What you will do
Output a verbatim copy of the data, cut off after the line that contains "RIB_CREST = math.radians(4.0)".

Entries provided
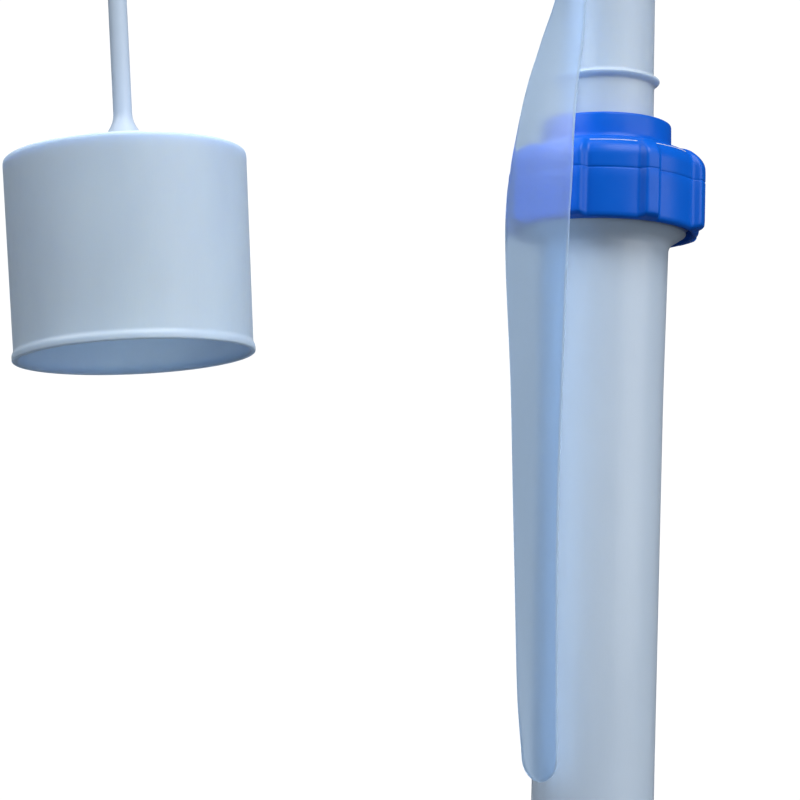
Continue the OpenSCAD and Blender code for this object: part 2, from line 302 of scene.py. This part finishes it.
SEAL_RUBBER = plain_finish("seal_rubber", (0.30, 0.33, 0.36), (0.36, 0.39, 0.42), 0.6, 0.75)
SLIP_WHITE = plain_finish("slip_white", (0.72, 0.72, 0.70), (0.78, 0.78, 0.76), 0.3, 0.4)
PIN_STEEL = plain_finish("pin_steel", (0.55, 0.55, 0.57), (0.65, 0.65, 0.67), 0.2, 0.35, 1.0)


# ---------------------------------------------------------------- ring nuts
RIBS = 8
RIB_TURN = math.radians(22.6 - 90)
RIB_HALF = math.radians(6.6)
RIB_CREST = math.radians(4.0)


def rib_height(a):
    """0 between ribs and 1 on a rib's crest. The flank is a straight ramp between the rib's foot
    and its crest, and averaging it over nearby angles rounds both ends."""
    pitch = 2 * math.pi / RIBS
    total = np.zeros_like(a)
    offsets = np.radians(np.linspace(-0.8, 0.8, 9))
    for offset in offsets:
        away = np.abs((a + offset - RIB_TURN + pitch / 2) % pitch - pitch / 2)
        total += np.clip((RIB_HALF - away) / (RIB_HALF - RIB_CREST), 0, 1)
    return total / len(offsets)


# Nut outline from its lower edge up: height, radius between the ribs, radius on a rib, in mm
NUT_SIDE = [[0.0, 22.1, 22.4], [0.3, 22.7, 23.3], [0.8, 23.05, 24.5], [1.6, 23.2, 25.1],
            [3.1, 23.2, 25.2], [12.0, 23.2, 25.2], [12.2, 23.11, 25.11], [12.45, 23.11, 25.11],
            [12.65, 23.2, 25.2], [14.9, 23.2, 25.18], [15.9, 23.17, 25.1], [16.7, 23.05, 24.9],
            [17.5, 22.8, 24.5], [18.3, 22.4, 23.9], [19.1, 21.7, 23.1], [19.9, 20.8, 22.0],
            [20.45, 19.6, 20.6], [20.7, 18.6, 19.0]]


NUT_H = 27.7
NUT_CAVITY_R, NUT_CEILING_Z = 21.5, 19.6


def nut_outline(collar_r, bore_r):
    """Section of a nut in mm: columns are radius between ribs, radius on a rib, and height."""
    side = np.array(NUT_SIDE)
    fine = np.concatenate([np.linspace(a, b, 4, endpoint=False)
                           for a, b in zip(side[:-1, 0], side[1:, 0])] + [side[-1:, 0]])
    skirt = smooth_line(side, fine)
    outer = np.column_stack([np.maximum(skirt, collar_r + 0.6), fine])
    step = collar_r + 0.45
    top = rounded([[min(step + 1.6, 18.9), 21.05], [step, 21.35], [collar_r + 0.1, 22.4],
                   [collar_r, NUT_H], [bore_r, NUT_H], [bore_r, NUT_CEILING_Z],
                   [NUT_CAVITY_R, NUT_CEILING_Z - 0.6], [NUT_CAVITY_R, 0.0]],
                  [0.5, 0.6, 0.6, 0.7, 0.3, 0.2, 0.3, 0.3])
    plain = np.column_stack([top[:, 0], top[:, 0], top[:, 1]])
    return np.vstack([outer, plain])


def ring_nut(name, z, collar_r, bore_r, body, node):
    """Ribbed nut: its radius is the radius between ribs plus rib_height times the rib's rise."""
    outline = nut_outline(collar_r, bore_r)
    a = round_turn(384)
    rise = rib_height(a)[None, :]
    r = (outline[:, 0:1] + (outline[:, 1:2] - outline[:, 0:1]) * rise) * MM
    points = np.stack([r * np.cos(a), r * np.sin(a),
                       np.repeat(outline[:, 2:3] * MM + z, len(a), axis=1)], axis=-1)
    nut = mesh_piece(name, points, grid_faces(len(outline), len(a), True, True), NUT_BLUE)
    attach(nut, body)
    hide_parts(node)


ring_nut("union_nut_body", UNION_NUT_Z, 15.9, 11.65, "union_nut", "union_nut")
ring_nut("base_nut_body", BASE_NUT_Z, 19.6, 15.6, "base_nut", "base_nut")


# ---------------------------------------------------------------- tubes
def finish_piece(piece, body, slot, *nodes):
    """Says what the piece rides on, and hides the CAD nodes that it stands for. slot, the name of
    its finish, is not used.
    """
    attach(piece, body)
    if nodes:
        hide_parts(*nodes)
    return piece


THREAD_R, THREAD_PITCH, THREAD_RINGS = 21.2, 3, 3


def thread_outline(root_r, lowest):
    """Outline of the thread rings, one every pitch up, from root_r out to the thread's radius."""
    points = []
    for i in range(THREAD_RINGS):
        z = lowest + THREAD_PITCH * i
        points += [[root_r, z - 1.6], [THREAD_R, z - 0.4], [THREAD_R, z + 0.4],
                   [root_r, z + 1.6 - 0.2]]
    return points


def neck_tube():
    """Turned tube: a foot flange, a slow taper, and a flared head with the union's thread."""
    low_z = low("neck_tube").z / MM
    head = UNION_NUT_Z / MM
    outline = ([[13.5, low_z], [20.4, low_z], [20.4, low_z + 3], [14.8, low_z + 3],
                [14.7, 207.0], [15.15, head - 40], [15.75, head - 3.4], [16.5, head - 2.0],
                [19.0, head - 0.3], [20.0, head + 0.3]]
               + thread_outline(20.0, head + 3)
               + [[20.0, head + 12.4], [17.0, head + 12.4], [17.0, head + 0.4],
                  [13.5, head + 0.4]])
    radii = [0.3] * len(outline)
    radii[3:9] = [1.2, 20.0, 9.0, 2.0, 1.2, 0.4]
    return lathe("neck_tube_wall", rounded(outline, radii) * MM, TUBE_MILK, 192)


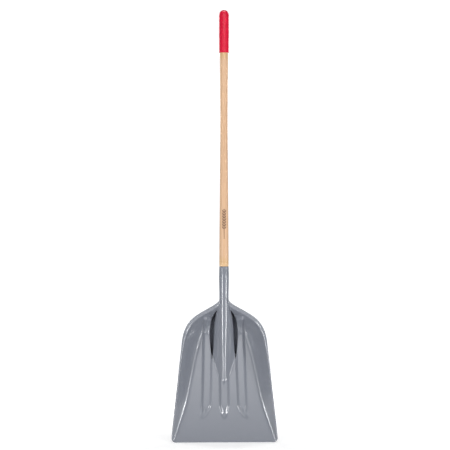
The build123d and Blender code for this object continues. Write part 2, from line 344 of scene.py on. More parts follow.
def ridgeDepth(x, z):
    # a round nose with flat flanks at a tangent, each with a faint fold down its middle
    angle = s["flankAngle"]
    r = s["ridgeRadius"] - s["noseTaper"] * (1.0 - smoothStep(z, *s["noseGrow"]))
    ax = np.abs(x)
    edge = r * math.sin(angle)
    sharpen = (s["ridgeRadius"] - r) * (1.0 / math.cos(angle) - 1.0)
    nose = r - s["ridgeRadius"] - sharpen - np.sqrt(r * r - np.minimum(ax, edge)**2)
    flank = nose + np.clip(ax - edge, 0.0, None) * math.tan(angle)
    fold = np.exp(-((ax - s["flankFold"]) / s["flankFoldWidth"])**2)
    reach = smoothStep(z, *s["foldStart"]) * (1.0 - smoothStep(z, *s["foldEnd"]))
    overEdge = np.clip(ax - (wellEdges(z)[0] - s["wellRoll"]), 0.0, s["wellRoll"])
    roll = overEdge**2 / (2.0 * s["wellRollRadius"]) * smoothStep(z, *s["rollGrow"])
    return flank - s["flankFoldRise"] * fold * reach + roll


def ribHeight(x, z, centre, splay):
    # a flat crest with sloping flanks; towards the lower end it narrows to a rounded tongue,
    # and the side ribs' tongues lean outwards and are cut off at a slant
    side = np.sign(centre)
    drop = np.clip((s["flareTop"] - z) / s["flareRun"], 0.0, 1.2)
    middle = centre + (s["ribLevel"] - z) * np.tan(splay) + side * s["ribFlare"] * drop**2
    off = x - middle
    narrow = 1.0 - smoothStep(z, *s["tongueWiden"])
    crest = s["ribCrest"] + (s["tongueCrest"] - s["ribCrest"]) * narrow
    foot = s["ribFoot"] + (s["tongueFoot"] - s["ribFoot"]) * narrow
    u = np.clip((foot - np.abs(off)) / (foot - crest), 0.0, 1.0)
    sloped = 0.6 * u + 0.4 * u * u * (3.0 - 2.0 * u)  # mostly straight, eased at both ends
    profile = sloped + (np.sin(np.pi / 2.0 * u) - sloped) * narrow
    inwards = np.clip(-side * off + s["tongueOverlap"], 0.0, None)
    start = s["ribLow"] + s["tongueCup"] * off * off + s["tongueSlant"] * inwards
    nose = smoothStep(z, start, start + s["tongueNose"])
    top = 1.0 - smoothStep(z, *s["ribEnd"])
    return s["ribRise"] * profile * nose * top


def wallSlope(z):
    # how steeply the wall drops behind the rim, steeper round the shoulders
    return s["sideSlope"] + (s["backSlope"] - s["sideSlope"]) * smoothStep(z, *s["slopeGrow"])


def distanceToShoulder(x, z):
    # distance to the shoulder's polyline and the outline height of the nearest point on it
    curve = outline[outline[:, 1] >= s["sideTop"] - 1e-9]
    points = np.stack([np.abs(x).ravel(), z.ravel()], axis=1)
    start, step = curve[:-1], np.diff(curve, axis=0)
    gap = np.empty(len(points))
    height = np.empty(len(points))
    for part in np.array_split(np.arange(len(points)), 24):  # in parts, to save memory
        away = points[part, None] - start[None]
        t = np.clip((away * step).sum(axis=2) / (step * step).sum(axis=1), 0.0, 1.0)
        far = np.linalg.norm(away - t[:, :, None] * step, axis=2)
        nearest = far.argmin(axis=1)
        gap[part] = far.min(axis=1)
        height[part] = (start[:, 1] + t * step[:, 1])[np.arange(len(part)), nearest]
    return gap.reshape(x.shape), height.reshape(x.shape)


def bowlDepth(x, z):
    # floor and walls: each wall rises with distance from the outline, rounded into the floor
    taper = s["sideTaper"]
    fromSide = (s["lipHalfWidth"] - z * math.tan(taper) - np.abs(x)) * math.cos(taper)
    zSide = np.clip(z + fromSide * math.sin(taper), 0.0, None)
    side = rimDepth(zSide) + wallSlope(zSide) * (fromSide - rimWidth(zSide))
    gap, zNear = distanceToShoulder(x, z)
    shoulder = rimDepth(zNear) + wallSlope(zNear) * (gap - rimWidth(zNear))
    wallDepth = softMin(side, shoulder, np.clip(0.1 * fromSide, 1e-6, s["shoulderBlend"]))
    lower = (s["creaseAtMiddle"] - s["creaseAtLip"]) * smoothStep(z, *s["creaseLow"])
    upper = (s["creaseAtBack"] - s["creaseAtMiddle"]) * smoothStep(z, *s["creaseHigh"])
    reach = s["creaseAtLip"] + lower + upper
    return softMin(floorDepth(z), wallDepth, reach)


def insideDepth(x, z, ribShare, ribSteep):
    # the whole front surface without the wells: bowl, three ribs and the ridge
    steep = 1.0 + ribSteep * smoothStep(z, *s["ribSteepen"])
    depth = bowlDepth(x, z)
    for side in (-1.0, 0.0, 1.0):
        rib = ribHeight(x, z, side * s["ribSpread"], side * s["ribSplay"])
        depth = depth - ribShare * steep * rib
    return softMin(depth, ridgeDepth(x, z), s["ridgeBlend"])


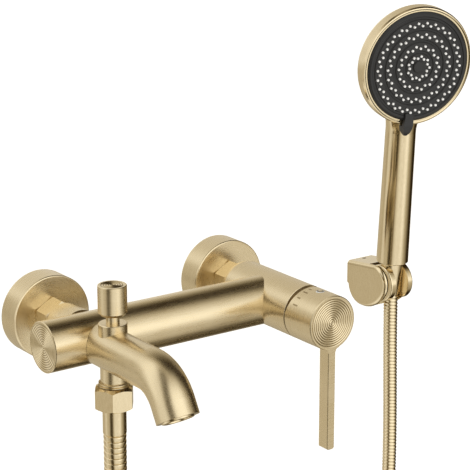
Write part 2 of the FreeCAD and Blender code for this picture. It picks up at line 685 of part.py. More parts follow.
def diverter_spring():
    wire = 0.45
    middle_r = 3.55
    turns = 6
    height = BUSH_BOTTOM - SPRING_BOTTOM - 2 * wire - 0.1
    helix = Part.makeHelix(height / turns, height, middle_r)
    circle = Part.Wire([Part.Circle(V(middle_r, 0, 0), V(0, 1, 0), wire).toShape()])
    spring = Part.Wire(helix.Edges).makePipeShell([circle], True, True)
    spring.translate(V(LEFT, DIVERTER_Y, SPRING_BOTTOM + wire + 0.05))
    return spring


def diverter_knob():
    height = KNOB_TOP - KNOB_BOTTOM
    profile = [(STEM_R, 0), (KNOB_R - KNOB_CHAMFER, 0), (KNOB_R, KNOB_CHAMFER), (KNOB_R, height - 0.4),
               (KNOB_R - 0.4, height)]
    profile += ringed_face(8.2, height)
    profile += [(0, STEM_TOP - KNOB_BOTTOM), (STEM_R, STEM_TOP - KNOB_BOTTOM)]
    return revolve(profile, (LEFT, DIVERTER_Y, KNOB_BOTTOM), (0, 0, 1))


# ---- hose ------------------------------------------------------------------
def hose_nut():
    bottom = (LEFT, DIVERTER_Y, HOSE_NUT_BOTTOM)
    top = (LEFT, DIVERTER_Y, HOSE_NUT_TOP)
    blank = chamfered_prism(HOSE_NUT_AF, bottom, top, turn=HOSE_NUT_TURN, bevel=2.0)
    thread = upright(OUTLET_THREAD_R + 0.03, HOSE_WASHER_BOTTOM - 0.2, HOSE_NUT_TOP + 1)
    return blank.cut(thread).cut(upright(FERRULE_R + RUN, HOSE_NUT_BOTTOM - 1, HOSE_WASHER_BOTTOM))


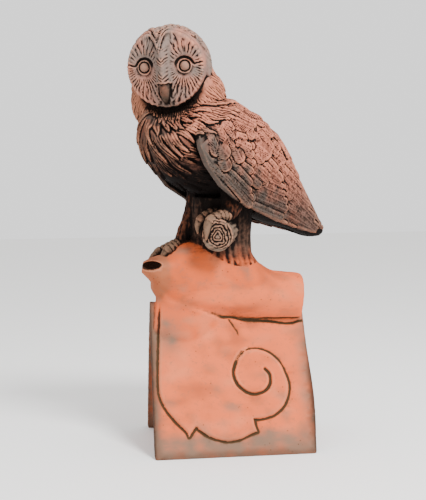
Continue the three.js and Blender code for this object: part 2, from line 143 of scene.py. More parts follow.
def keepShell(name, points, faces, share):
    p = points[faces]
    if np.einsum("ij,ij->i", p[:, 0], np.cross(p[:, 1], p[:, 2])).sum() < 0:
        faces = faces[:, ::-1]  # so that they look outward
    shellFaces.append(faces + sum(len(earlier) for earlier in shellPoints))
    shellPoints.append(points)
    shellZones.append(np.full(len(faces), zone[name]))
    shellRuns.append(share[faces].mean(1))


# Triangles between the rows of a grid whose rows close on themselves
def bands(rows, around):
    i = np.arange(around)
    j = (i + 1) % around
    faces = []
    for a in range(0, (rows - 1) * around, around):
        faces.append(np.stack([a + i, a + j, a + around + i], 1))
        faces.append(np.stack([a + j, a + around + j, a + around + i], 1))
    return faces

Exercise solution
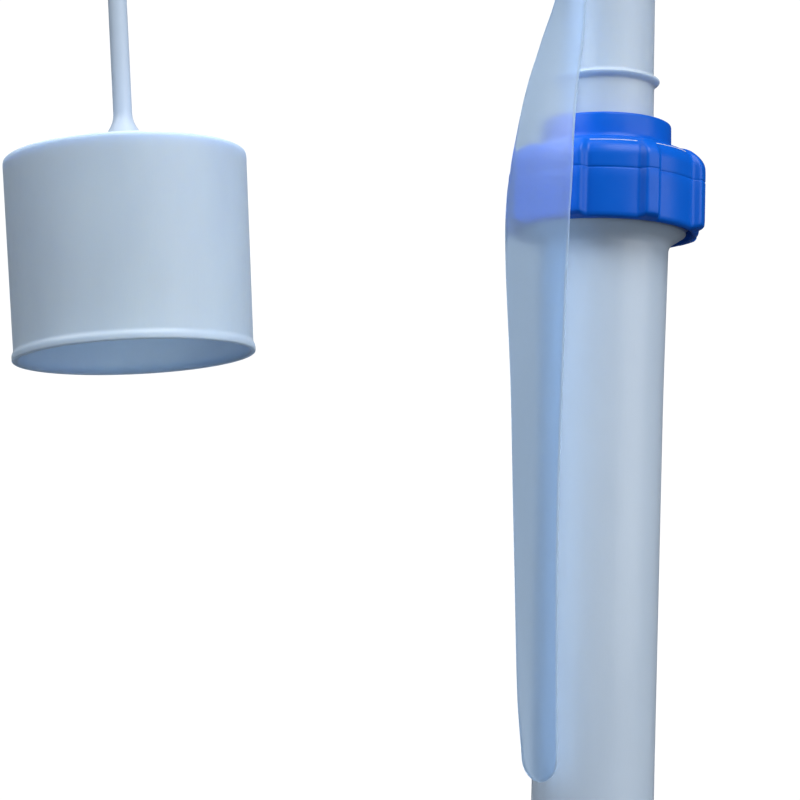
Continue the OpenSCAD and Blender code for this object: part 2, from line 302 of scene.py. This part finishes it.
SEAL_RUBBER = plain_finish("seal_rubber", (0.30, 0.33, 0.36), (0.36, 0.39, 0.42), 0.6, 0.75)
SLIP_WHITE = plain_finish("slip_white", (0.72, 0.72, 0.70), (0.78, 0.78, 0.76), 0.3, 0.4)
PIN_STEEL = plain_finish("pin_steel", (0.55, 0.55, 0.57), (0.65, 0.65, 0.67), 0.2, 0.35, 1.0)


# ---------------------------------------------------------------- ring nuts
RIBS = 8
RIB_TURN = math.radians(22.6 - 90)
RIB_HALF = math.radians(6.6)
RIB_CREST = math.radians(4.0)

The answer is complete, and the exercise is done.